- _The problem_:
Look through the data below and extract, unchanged, the lines from the one that contains "in imported if" to the one that contains "bpy.data.objects.remove(obj)", both included.

- _Stored data_:
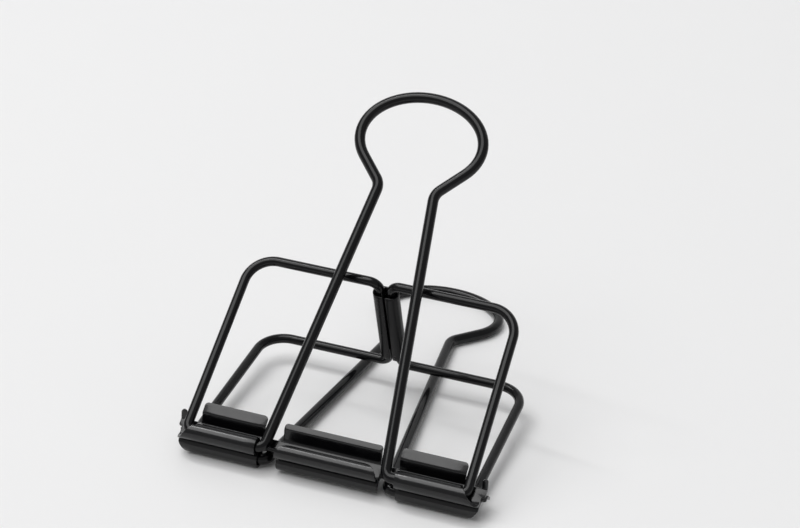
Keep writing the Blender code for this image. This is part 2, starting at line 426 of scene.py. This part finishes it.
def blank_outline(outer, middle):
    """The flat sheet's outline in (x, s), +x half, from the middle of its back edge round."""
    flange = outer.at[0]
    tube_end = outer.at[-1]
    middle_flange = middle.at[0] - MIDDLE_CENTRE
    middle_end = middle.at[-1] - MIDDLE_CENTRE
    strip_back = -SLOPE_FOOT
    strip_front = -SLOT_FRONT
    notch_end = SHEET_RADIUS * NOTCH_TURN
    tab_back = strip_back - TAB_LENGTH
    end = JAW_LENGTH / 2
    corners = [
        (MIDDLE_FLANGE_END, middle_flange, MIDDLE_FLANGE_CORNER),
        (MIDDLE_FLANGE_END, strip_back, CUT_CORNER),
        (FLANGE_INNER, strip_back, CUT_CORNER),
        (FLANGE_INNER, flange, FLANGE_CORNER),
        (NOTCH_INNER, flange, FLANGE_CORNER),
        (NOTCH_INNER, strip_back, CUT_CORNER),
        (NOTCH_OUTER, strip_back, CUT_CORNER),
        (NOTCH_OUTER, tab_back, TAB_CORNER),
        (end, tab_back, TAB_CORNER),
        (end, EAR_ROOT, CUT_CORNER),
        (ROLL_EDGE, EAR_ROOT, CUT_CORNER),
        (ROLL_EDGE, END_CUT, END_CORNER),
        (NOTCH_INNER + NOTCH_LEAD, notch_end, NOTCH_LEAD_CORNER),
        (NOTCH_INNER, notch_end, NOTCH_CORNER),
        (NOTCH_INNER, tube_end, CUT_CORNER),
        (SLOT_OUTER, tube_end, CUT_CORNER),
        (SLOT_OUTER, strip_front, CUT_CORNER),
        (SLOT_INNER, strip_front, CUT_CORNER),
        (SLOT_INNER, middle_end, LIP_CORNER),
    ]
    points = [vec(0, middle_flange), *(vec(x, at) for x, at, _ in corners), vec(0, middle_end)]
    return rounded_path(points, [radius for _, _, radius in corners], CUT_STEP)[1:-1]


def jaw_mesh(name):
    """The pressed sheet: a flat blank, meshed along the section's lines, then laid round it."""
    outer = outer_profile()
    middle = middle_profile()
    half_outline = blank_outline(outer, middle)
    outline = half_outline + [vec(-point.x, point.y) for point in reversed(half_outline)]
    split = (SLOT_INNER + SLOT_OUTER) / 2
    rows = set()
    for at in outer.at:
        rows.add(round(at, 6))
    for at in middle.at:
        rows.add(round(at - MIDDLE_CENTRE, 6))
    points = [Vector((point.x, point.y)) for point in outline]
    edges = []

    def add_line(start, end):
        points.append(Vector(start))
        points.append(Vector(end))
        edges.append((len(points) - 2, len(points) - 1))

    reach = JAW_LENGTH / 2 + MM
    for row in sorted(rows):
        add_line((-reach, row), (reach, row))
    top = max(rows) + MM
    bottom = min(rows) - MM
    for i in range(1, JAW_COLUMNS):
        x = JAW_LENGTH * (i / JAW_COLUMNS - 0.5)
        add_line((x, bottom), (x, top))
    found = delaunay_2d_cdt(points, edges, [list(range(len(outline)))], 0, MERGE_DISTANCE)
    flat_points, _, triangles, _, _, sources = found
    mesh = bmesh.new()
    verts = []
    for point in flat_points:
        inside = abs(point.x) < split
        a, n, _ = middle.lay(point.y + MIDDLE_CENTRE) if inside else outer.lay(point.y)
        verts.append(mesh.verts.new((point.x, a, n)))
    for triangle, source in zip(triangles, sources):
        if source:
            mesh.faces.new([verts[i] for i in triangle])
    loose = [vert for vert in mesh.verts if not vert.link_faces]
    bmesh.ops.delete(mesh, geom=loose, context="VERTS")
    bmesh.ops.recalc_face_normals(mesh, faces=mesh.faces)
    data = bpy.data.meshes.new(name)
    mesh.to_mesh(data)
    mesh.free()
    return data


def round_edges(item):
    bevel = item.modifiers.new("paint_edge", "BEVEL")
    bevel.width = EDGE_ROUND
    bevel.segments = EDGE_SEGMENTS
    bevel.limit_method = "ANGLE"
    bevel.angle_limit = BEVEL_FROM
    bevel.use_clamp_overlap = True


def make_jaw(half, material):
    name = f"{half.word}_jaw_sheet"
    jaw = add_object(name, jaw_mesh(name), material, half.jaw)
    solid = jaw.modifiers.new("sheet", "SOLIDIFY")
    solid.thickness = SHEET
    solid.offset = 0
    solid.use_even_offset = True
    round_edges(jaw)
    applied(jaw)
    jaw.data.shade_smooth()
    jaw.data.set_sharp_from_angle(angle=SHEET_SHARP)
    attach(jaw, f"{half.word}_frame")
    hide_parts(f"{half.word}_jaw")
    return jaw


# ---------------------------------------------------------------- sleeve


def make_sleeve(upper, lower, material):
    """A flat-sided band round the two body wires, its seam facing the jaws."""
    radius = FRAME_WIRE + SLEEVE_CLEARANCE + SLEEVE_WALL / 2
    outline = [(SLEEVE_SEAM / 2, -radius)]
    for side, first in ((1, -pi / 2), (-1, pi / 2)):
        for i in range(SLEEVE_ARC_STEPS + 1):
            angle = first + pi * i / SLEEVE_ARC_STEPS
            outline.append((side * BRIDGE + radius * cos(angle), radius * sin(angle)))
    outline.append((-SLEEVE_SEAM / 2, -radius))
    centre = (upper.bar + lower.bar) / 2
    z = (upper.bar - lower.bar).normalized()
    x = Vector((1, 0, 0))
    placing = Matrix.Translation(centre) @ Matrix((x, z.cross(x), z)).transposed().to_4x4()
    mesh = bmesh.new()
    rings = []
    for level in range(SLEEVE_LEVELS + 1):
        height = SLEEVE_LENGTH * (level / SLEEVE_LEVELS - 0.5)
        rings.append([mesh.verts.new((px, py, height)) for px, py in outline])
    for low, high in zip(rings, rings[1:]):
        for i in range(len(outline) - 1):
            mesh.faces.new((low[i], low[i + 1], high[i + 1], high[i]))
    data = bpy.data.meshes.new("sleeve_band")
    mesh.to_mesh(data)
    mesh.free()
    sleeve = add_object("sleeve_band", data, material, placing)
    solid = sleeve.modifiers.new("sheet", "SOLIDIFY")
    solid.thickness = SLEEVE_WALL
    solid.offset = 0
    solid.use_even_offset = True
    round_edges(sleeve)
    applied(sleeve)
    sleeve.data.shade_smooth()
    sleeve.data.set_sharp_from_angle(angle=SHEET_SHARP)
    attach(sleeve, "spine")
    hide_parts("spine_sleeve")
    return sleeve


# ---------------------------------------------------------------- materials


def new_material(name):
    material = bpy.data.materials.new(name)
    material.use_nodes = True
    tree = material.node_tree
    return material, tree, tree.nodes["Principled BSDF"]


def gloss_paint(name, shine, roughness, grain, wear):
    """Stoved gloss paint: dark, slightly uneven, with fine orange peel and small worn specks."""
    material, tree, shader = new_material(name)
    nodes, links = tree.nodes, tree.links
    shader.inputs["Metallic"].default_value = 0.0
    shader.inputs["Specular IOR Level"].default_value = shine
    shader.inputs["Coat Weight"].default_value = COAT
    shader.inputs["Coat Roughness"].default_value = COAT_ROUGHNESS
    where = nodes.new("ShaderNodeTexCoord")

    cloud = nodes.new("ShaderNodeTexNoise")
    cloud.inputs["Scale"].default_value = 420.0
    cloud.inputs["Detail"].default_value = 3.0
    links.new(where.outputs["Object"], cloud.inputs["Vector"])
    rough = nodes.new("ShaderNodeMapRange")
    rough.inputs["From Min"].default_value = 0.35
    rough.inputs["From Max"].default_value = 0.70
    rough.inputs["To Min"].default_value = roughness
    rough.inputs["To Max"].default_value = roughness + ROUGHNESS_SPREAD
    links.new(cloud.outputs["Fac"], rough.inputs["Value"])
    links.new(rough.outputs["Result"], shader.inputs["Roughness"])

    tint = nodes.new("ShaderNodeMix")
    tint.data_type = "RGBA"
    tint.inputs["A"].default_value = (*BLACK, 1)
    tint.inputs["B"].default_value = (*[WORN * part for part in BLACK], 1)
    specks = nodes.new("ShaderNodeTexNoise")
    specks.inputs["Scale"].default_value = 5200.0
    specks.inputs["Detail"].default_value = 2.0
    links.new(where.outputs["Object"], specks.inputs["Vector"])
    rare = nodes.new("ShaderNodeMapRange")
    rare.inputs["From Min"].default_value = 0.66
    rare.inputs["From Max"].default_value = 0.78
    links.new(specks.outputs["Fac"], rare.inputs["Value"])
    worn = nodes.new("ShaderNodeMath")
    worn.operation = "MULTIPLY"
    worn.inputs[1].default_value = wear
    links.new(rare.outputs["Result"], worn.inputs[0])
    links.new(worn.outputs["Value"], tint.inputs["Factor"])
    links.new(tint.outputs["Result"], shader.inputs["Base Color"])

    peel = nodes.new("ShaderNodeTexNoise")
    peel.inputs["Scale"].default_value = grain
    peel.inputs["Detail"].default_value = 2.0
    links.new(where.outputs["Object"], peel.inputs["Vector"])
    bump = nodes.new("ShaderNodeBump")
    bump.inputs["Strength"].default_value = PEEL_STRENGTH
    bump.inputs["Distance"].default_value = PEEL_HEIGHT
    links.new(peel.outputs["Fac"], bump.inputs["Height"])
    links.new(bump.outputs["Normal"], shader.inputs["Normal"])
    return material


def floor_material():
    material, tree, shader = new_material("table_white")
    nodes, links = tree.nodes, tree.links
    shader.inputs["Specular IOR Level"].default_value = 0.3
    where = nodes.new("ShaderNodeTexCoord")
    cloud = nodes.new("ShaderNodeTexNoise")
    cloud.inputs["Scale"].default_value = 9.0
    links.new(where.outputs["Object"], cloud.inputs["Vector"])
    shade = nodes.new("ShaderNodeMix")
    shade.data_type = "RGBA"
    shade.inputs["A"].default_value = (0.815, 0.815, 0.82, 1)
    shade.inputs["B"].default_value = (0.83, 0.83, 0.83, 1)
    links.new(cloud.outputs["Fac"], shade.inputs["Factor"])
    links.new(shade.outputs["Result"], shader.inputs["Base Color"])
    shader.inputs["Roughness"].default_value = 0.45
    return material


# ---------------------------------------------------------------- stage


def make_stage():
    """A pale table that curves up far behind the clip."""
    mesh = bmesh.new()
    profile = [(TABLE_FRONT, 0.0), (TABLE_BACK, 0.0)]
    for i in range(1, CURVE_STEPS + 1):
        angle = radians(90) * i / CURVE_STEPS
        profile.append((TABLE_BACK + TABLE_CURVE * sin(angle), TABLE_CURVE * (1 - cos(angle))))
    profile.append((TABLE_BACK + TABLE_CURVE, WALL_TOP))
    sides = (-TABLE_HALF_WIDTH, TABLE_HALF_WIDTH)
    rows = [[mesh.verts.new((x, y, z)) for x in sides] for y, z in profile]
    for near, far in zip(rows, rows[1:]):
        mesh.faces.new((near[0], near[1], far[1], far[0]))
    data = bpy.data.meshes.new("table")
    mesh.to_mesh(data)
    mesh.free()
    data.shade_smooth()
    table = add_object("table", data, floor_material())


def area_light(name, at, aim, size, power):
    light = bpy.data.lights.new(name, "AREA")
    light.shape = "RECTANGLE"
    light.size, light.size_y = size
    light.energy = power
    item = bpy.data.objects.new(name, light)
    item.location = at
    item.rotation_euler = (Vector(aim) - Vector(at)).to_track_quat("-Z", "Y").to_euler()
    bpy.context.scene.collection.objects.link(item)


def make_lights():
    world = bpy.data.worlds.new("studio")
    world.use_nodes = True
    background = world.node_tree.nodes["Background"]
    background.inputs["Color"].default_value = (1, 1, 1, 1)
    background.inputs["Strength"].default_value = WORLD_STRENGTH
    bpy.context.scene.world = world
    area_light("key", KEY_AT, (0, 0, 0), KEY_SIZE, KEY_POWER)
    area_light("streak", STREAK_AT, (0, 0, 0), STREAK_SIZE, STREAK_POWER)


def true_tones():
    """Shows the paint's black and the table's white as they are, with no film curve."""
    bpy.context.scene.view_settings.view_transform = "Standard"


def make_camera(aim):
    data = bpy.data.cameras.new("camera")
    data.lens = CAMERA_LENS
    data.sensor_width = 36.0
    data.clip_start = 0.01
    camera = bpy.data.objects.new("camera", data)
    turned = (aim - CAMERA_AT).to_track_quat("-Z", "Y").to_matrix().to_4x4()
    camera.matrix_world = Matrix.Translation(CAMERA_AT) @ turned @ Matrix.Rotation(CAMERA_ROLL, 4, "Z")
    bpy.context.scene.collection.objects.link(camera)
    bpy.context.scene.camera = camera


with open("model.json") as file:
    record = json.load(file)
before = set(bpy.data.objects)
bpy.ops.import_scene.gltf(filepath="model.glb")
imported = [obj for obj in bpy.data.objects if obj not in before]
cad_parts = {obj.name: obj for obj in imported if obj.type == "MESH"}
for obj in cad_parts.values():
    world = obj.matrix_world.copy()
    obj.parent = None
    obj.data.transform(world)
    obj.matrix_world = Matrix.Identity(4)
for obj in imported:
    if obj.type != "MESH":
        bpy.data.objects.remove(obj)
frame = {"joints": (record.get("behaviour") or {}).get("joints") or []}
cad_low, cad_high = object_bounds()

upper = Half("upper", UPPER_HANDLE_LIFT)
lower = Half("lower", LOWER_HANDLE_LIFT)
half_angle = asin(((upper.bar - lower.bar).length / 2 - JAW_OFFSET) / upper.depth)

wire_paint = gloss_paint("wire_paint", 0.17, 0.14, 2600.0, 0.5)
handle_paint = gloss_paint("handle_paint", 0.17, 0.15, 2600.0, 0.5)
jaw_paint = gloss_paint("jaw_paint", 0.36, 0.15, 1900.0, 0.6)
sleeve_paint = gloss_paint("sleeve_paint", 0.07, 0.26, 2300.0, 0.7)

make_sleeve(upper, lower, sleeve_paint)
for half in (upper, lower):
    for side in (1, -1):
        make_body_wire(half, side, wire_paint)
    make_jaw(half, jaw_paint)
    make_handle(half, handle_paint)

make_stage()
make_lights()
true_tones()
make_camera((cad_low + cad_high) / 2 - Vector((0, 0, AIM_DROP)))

- _Problem solution_:
cad_parts = {obj.name: obj for obj in imported if obj.type == "MESH"}
for obj in cad_parts.values():
    world = obj.matrix_world.copy()
    obj.parent = None
    obj.data.transform(world)
    obj.matrix_world = Matrix.Identity(4)
for obj in imported:
    if obj.type != "MESH":
        bpy.data.objects.remove(obj)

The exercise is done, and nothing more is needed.